HART: Grow emotional intelligence

You’ve heard of IQ. It’s all about solving problems. And everyone assumes it’s all you need to be successful. But that’s not true. What really sets successful people apart is their emotional intelligence (EQ). ILLUSTRATION| IGAH

What you need to know:

  • For example, perhaps you’re great overall, but recover slowly from setbacks.
  • Or miss other people’s signals. Or often get angry or negative. Take offence easily, and fight back when criticised.
  • Make assumptions too quickly and defend them too strongly.
  • Rarely admit you’re wrong. Tend to blame others. Can’t see your way out of difficult situations.

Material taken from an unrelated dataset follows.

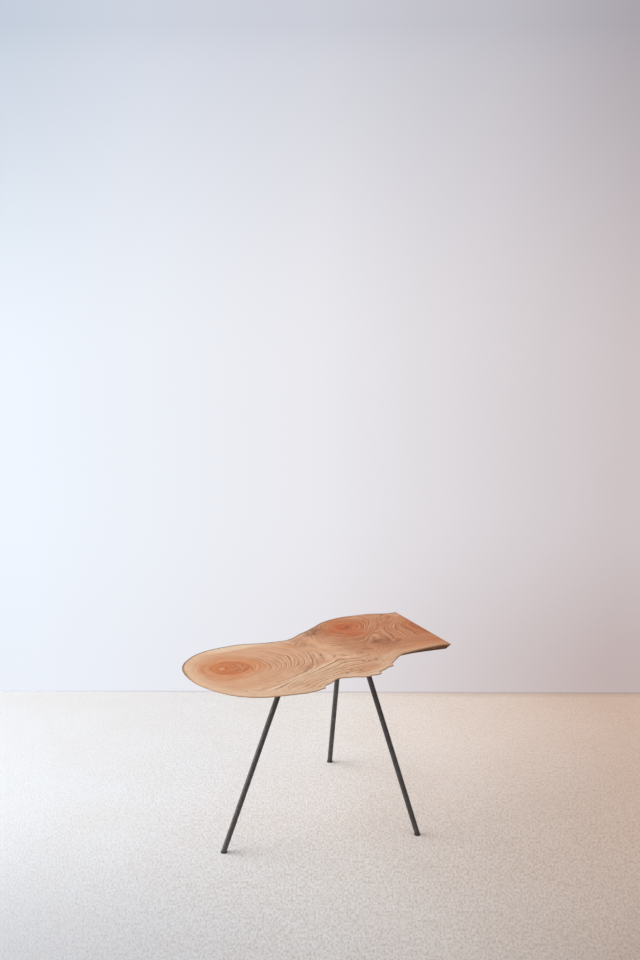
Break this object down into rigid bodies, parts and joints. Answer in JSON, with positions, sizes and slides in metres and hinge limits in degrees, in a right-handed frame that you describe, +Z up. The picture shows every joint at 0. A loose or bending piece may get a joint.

You’ve heard of IQ. It’s all about solving problems. And everyone assumes it’s all you need to be successful. But that’s not true. What really sets successful people apart is their emotional intelligence (EQ).
Because that’s what guides your behaviour, social life, and personal decisions. But it can be patchy, so it’s difficult to know where your EQ needs improving. You might have good empathy, for example, but have difficulty controlling your emotions. So it’s important to pinpoint areas where your emotional intelligence is weak.
For example, perhaps you’re great overall, but recover slowly from setbacks. Or miss other people’s signals. Or often get angry or negative. Take offence easily, and fight back when criticised. Make assumptions too quickly and defend them too strongly. Rarely admit you’re wrong. Tend to blame others. Can’t see your way out of difficult situations. Get stressed easily. Get into bad moods and don’t know why. Or say things in the heat of the moment that you later regret. Perhaps you hold grudges. Or can’t let go of mistakes. Or have difficulty asserting yourself.
If you tend to do any of those things, the way forward’s to improve your understanding and control of your emotions. For example, perhaps you can’t pinpoint the difference between feeling “anxious”, “irritable”, or “frustrated”. The more specific you can be, the better you’ll understand exactly how you’re feeling, what caused it, and what you should do about it.

'ALWAYS GOES WRONG'
So think about your moods, and try to figure out what triggered each one. Work on your ability to recognise and challenge unhelpful thoughts. Like “always” thinking: “this always goes wrong”, “no-one likes me”. Avoid focusing on the worst possible outcome or blaming other people for your problems. Learn to recognise what triggers your negative thoughts, and head them off before they arise.
Work on being assertive and expressing difficult emotions. Because you need to let people know where you stand. Learn how to disagree, how to say no, and to set your own priorities. Avoid starting sentences with a judgment, such as “you need to…”. That just make people less likely to listen.
Learn to interpret your partner’s emotions better, and don’t assume that you know what they’re thinking. Be aware of the way men and women follow different conversational rules, and make a habit of saying what you want, even if you’ve been together for years.
Develop your ability to read social situations by avoiding snap judgments, and instead, coming up with both positive and negative explanations for situations you don’t understand. For example, don’t just assume you’re being ignored when a friend doesn’t return your call. Maybe they’re busy.
Be interested in everyone you meet. Really listen. Ask questions. Follow up. Because almost everything you ever achieve will be the result of the people you meet.
In fact never miss any opportunity to build your EQ skills. Because even just thinking about them will improve your career and relationships.